Двенадцать (Мими) - страница 10

Его отец подарил мне с душой. Он тоже любил животных, как и я. Как и Сергей, как и его родители. Только мама моя его не любила. Она вообще никого не любила. Даже своих любовников. Она просто спала с ними, коротала время в отсутствии отца. По сути, она любила только себя, хотя и эта любовь мне казалась призрачной. Она – несчастная женщина, которая не знает себе цену, не знает любви матери к ребенку, и мою не принимала, как и любовь отца не воспринимала всерьез. А отец ее любил.

Что ни говори, мать у меня видная женщина. Младше отца на десять лет. У нее от природы белокурые волосы, светлые глаза, великолепная фигура, за которой она тщательно следила. Вкус в одежде тоже имелся. Он у нее врожденный. Видимо, мне он передался от нее. Только пользовалась я им, вкусом, когда мне стукнуло восемнадцать, а моя любовь к Сергею самая что ни на есть – настоящая, в двенадцать лет.

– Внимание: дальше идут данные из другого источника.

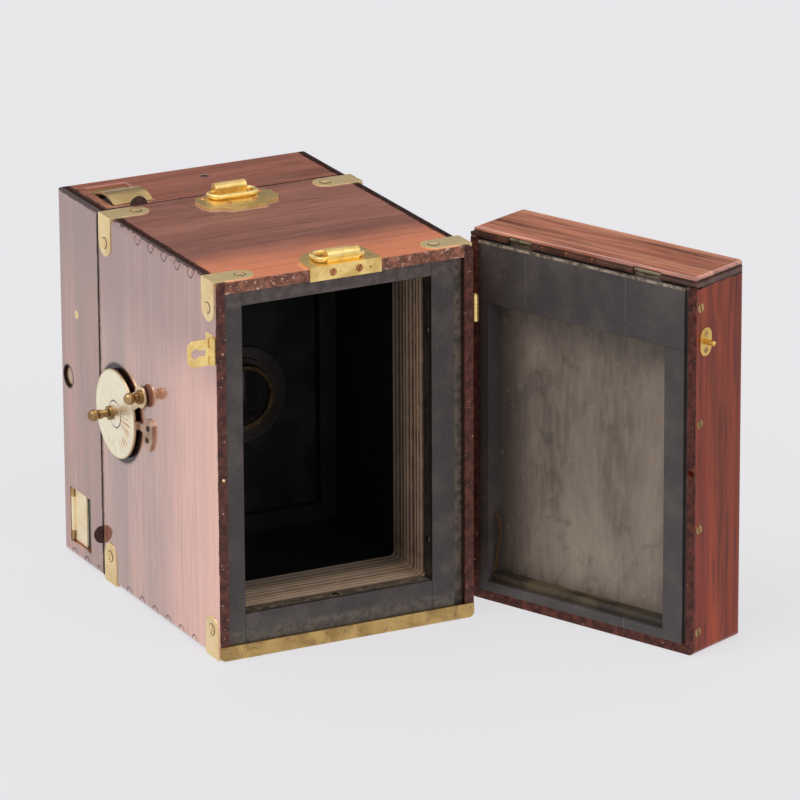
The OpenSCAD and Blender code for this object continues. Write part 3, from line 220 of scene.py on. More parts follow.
def blend_colors(tree, factor, a, b):
    node = new_node(tree, "ShaderNodeMix", data_type="RGBA")
    for socket, value in ((node.inputs[0], factor), (node.inputs[6], a), (node.inputs[7], b)):
        if isinstance(value, (int, float)):
            socket.default_value = value
        elif isinstance(value, tuple):
            socket.default_value = (*value, 1)
        else:
            link(tree, value, socket)
    return node.outputs[2]


def mapped(tree, vector, **settings):
    """Coordinates through one Mapping node, with its Location, Rotation or Scale."""
    mapping = new_node(tree, "ShaderNodeMapping")
    for socket, value in settings.items():
        mapping.inputs[socket].default_value = value
    link(tree, vector, mapping.inputs["Vector"])
    return mapping.outputs["Vector"]


def build_wood_figure():
    """Figure of rosewood: broad dark streaks, fine lines and short pores, along X."""
    group, given, made = new_group(
        "wood_figure",
        [("Vector", "Vector", None), ("Dark", "Color", (0.05, 0.012, 0.008, 1)),
         ("Middle", "Color", (0.19, 0.042, 0.02, 1)), ("Warm", "Color", (0.38, 0.10, 0.035, 1)),
         ("Streaks", "Float", 1.0)],
        [("Color", "Color"), ("Height", "Float")])
    long_way = mapped(group, given.outputs["Vector"], Scale=(1.8, 30.0, 30.0))
    fibre = mapped(group, given.outputs["Vector"], Scale=(40.0, 900.0, 900.0))
    broad = noise(group, long_way, 1.6, detail=4, distortion=0.8)
    fine = noise(group, long_way, 14.0, detail=5, distortion=0.3)
    pores = noise(group, fibre, 1.0, detail=2)
    cloud = noise(group, long_way, 1.1, detail=2, distortion=0.4)
    streak = times(group, ramp(group, broad, 0.50, 0.68), given.outputs["Streaks"])
    lines = ramp(group, fine, 0.47, 0.66)
    warm = blend_colors(group, ramp(group, cloud, 0.35, 0.65),
                        given.outputs["Middle"], given.outputs["Warm"])
    lined = blend_colors(group, times(group, lines, 0.55), warm, given.outputs["Dark"])
    dark = blend_colors(group, times(group, streak, 0.8), lined, given.outputs["Dark"])
    pore = ramp(group, pores, 0.60, 0.72)
    final = blend_colors(group, times(group, pore, 0.35), dark, given.outputs["Dark"])
    link(group, final, made.inputs["Color"])
    link(group, times(group, pore, -0.6), made.inputs["Height"])
    return group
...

Это было не просто физическое влечение, нет. В первую очередь – это влечение души к душе, – самой красивой, сильной и независимой.

У каждой женщины есть в жизни мужчина, за которого не просто можно умереть, а хочется умирать. А может, и не у каждой он есть. У моей мамы он был, – это мой отец. Только она этого не оценила. А мой отец полюбил вновь. И его нынешняя жена, еще моложе моей матери. Разница у отца с Тамарой Васильевной пятнадцать лет, но они живут душа в душу. Отец доверил свое сердце еще раз, не боясь, что его могут снова втоптать в грязь. Он – сильный мужчина. И Сергей был чем-то на него похож. Но я полюбила его не за это, а… А разве любят за что-то? Любят просто. Любят душой… сердцем… любят и все.


– Ну, готова, маленькая? – Сергей сел передо мной на корточки и щелкнул указательным пальцем по кончику носа. Он часто так делал: щелкал по носу или просто целовал в нос. Когда я была маленькой, ему нравилось смотреть на меня снизу вверх, часто садясь передо мной на корточки. Он делал это для того, что бы я чувствовала себя высокой. Не в росте, а в  подрастающей личности.

– Готова.

– Тогда, идем? – Сергей поднялся на ноги и протянул ладонь, в которую я вложила свою.

Выйдя из больницы, Лир сорвался с места и кинулся ко мне. Как же он подрос!

Я попыталась поднять его на руки, но для меня он был тяжел. Вертелся вокруг ног, прыгал, лаял. Какой же он хороший! Как можно было выбросить такое чудо на улицу? 

Я очень часто вспоминала тот момент, когда Лир оказался выброшенным на улицу любовником мамы. Мой песик сидел на мокром асфальте и впитывал грязь в свою белую шерстку, которая вмиг стала запачканной слякотью и холодными каплями дождя. В ту ночь разгуливал ледяной ветер, пронизывающий до костей, каждый раз, толкающий в спину все с новой и новой силой. А Лир сидел и не сопротивлялся.